Their last perfume before embarking on their separate marriages, was Bellodgia, inspired by thier love of Bellagia on Lake Como..

It’s a poignant story and it’s redolent of so many I read about this era of beautiful creativity set against the backdrop of brutal war. This was in fact the ‘Golden Age’ of perfumery. These bottles and perfumes are truly works of art. I see Félicie’s exquisite sense of design in every angle of that bottle. In a couple of weeks, when my perfume sample arrives, I’ll understand a little more of Ernest Daltroff’s talent as a perfumer too.

It’s also worth mentioning the process that created such a beautiful object.

For this particular Baccarat ‘onyx’ black glass, components were melted together at an astonishing 1450-1500°C (this temperature takes a month to prepare). Once the glass is removed from heat it rapidly cools to 500°C, and the master glassblower has only a few minutes to shape it before it hardens. This particular bottle though, was blown in a mold, to the specifications of Félicie Vanpouille’s design.

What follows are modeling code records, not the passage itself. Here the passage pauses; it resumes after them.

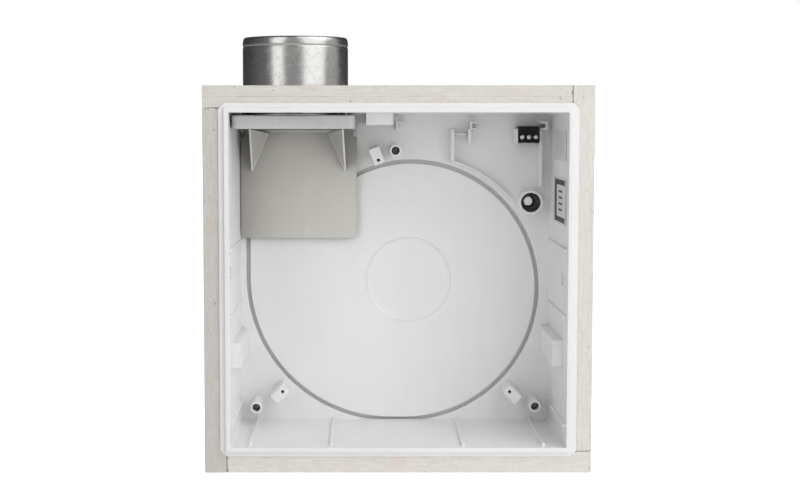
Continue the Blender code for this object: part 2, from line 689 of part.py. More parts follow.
def make_flap():
    """The flap hangs behind the outlet. Its origin is on the hinge axis."""
    middle = HINGE_DEPTH
    half = FLAP_THICKNESS / 2
    shoulder, top = HINGE_H - 0.005, HINGE_H - BARREL_RADIUS + 0.0004
    mesh = bmesh.new()
    outline = rectangle(FLAP_X, (FLAP_BOTTOM, shoulder), FLAP_CORNER, 6)
    lower = [p for p in outline if p[1] < (FLAP_BOTTOM + shoulder) / 2]
    right = [p for p in lower if p[0] > sum(FLAP_X) / 2]
    left = [p for p in lower if p[0] <= sum(FLAP_X) / 2]
    upper = [(FLAP_X[1], shoulder), (BARREL_X[1], shoulder), (BARREL_X[1], top), (BARREL_X[0], top)]
    upper += [(BARREL_X[0], shoulder), (FLAP_X[0], shoulder)]
    add_prism(mesh, left + right + upper, (middle - half, middle + half))
    flap = place("shutoff_flap", mesh, material("flap_plastic", (0.50, 0.49, 0.45), 0.5))
    barrel, bore = bmesh.new(), bmesh.new()
    add_turned(barrel, rod(BARREL_RADIUS, *BARREL_X), (HINGE_DEPTH, HINGE_H), 20, "x")
    add_turned(bore, rod(PIN_BORE, FLAP_X[0], FLAP_X[1]), (HINGE_DEPTH, HINGE_H), 20, "x")
    shape_with(flap, helper("flap_barrel", barrel), "UNION")
    shape_with(flap, helper("flap_bore", bore), "DIFFERENCE")
    axis = world(sum(FLAP_X) / 2, HINGE_H, HINGE_DEPTH)
    flap.data.transform(Matrix.Translation(-axis))
    flap.location = axis
    mesh = bmesh.new()
    add_turned(mesh, rod(PIN_RADIUS, EARS[0][0] - SMALL, EARS[1][1] + SMALL), (HINGE_DEPTH, HINGE_H), 16, "x")
    place("hinge_pin", mesh, material("bright_steel", (0.62, 0.62, 0.60), 0.30, 1.0), smooth=True)


def make_webs():
    """Thin three-cornered side webs between the frame and the flap, which fold as the flap swings up."""
    for name, side in (("flap_web_left", -1), ("flap_web_right", 1)):
        corners = [world(sum(FLAP_X) / 2 + side * x, height, depth) for x, height, depth in WEB_CORNERS]
        across = (corners[1] - corners[0]).cross(corners[2] - corners[0]).normalized() * WEB_THICKNESS / 2
        mesh = bmesh.new()
        near = [mesh.verts.new(corner - across) for corner in corners]
        far = [mesh.verts.new(corner + across) for corner in corners]
        mesh.faces.new(near)
        mesh.faces.new(far[::-1])
        for i in range(3):
            j = (i + 1) % 3
            mesh.faces.new((near[j], near[i], far[i], far[j]))
        place(name, mesh, material("web_film", (0.50, 0.49, 0.45), 0.5))


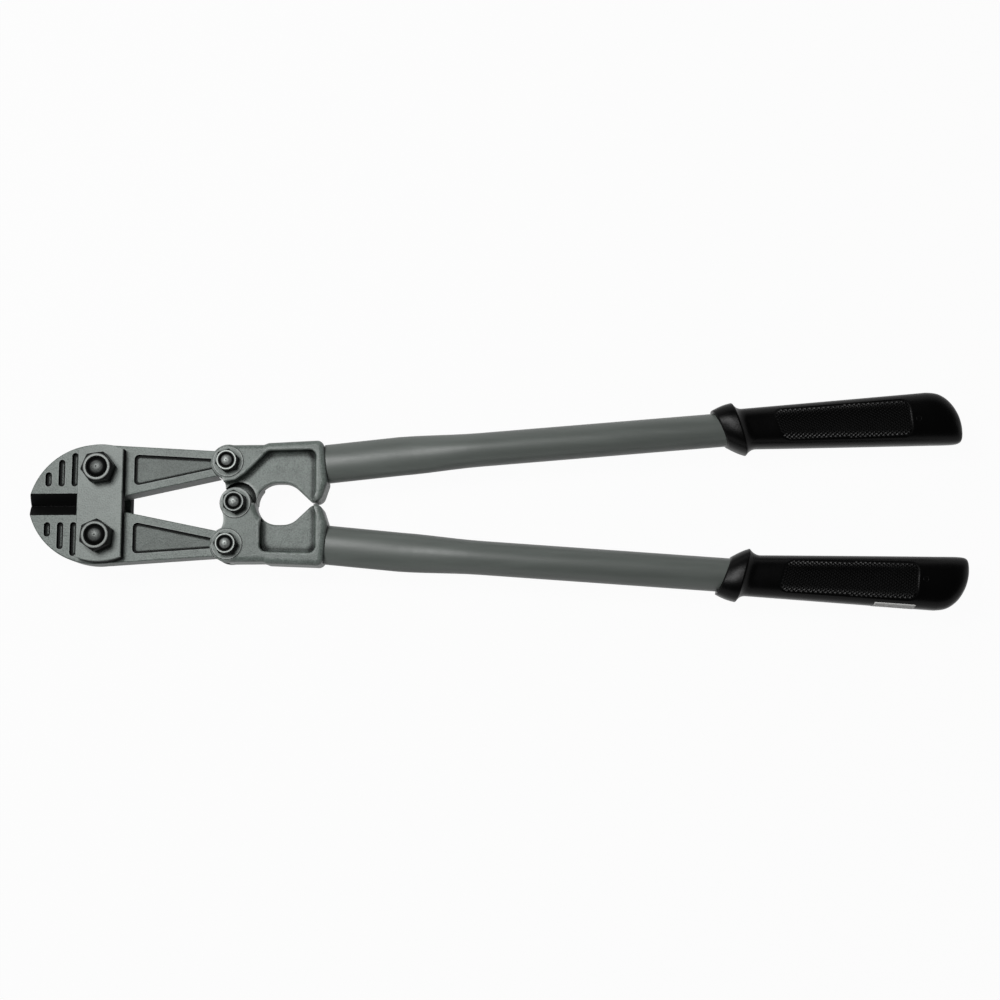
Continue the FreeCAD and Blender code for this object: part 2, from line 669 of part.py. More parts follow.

Lastly, a note on composition; I placed the bottle on top of my own Noel present; a vintage leather vanity case from my husband Adam. The 18th century glasses are a present from my niece and her partner. Beautiful Christmas presents, among others from all the family, my much-loved in-laws, and friends too that make me feel very grateful indeed for the relationships in my life, (not least my mum’s love of perfume that inspired me to love perfume – hound-like noses run in our family!) and for the peace we live in which means we can enjoy them.

Wishing everyone a wonderful, peaceful Happy New Year!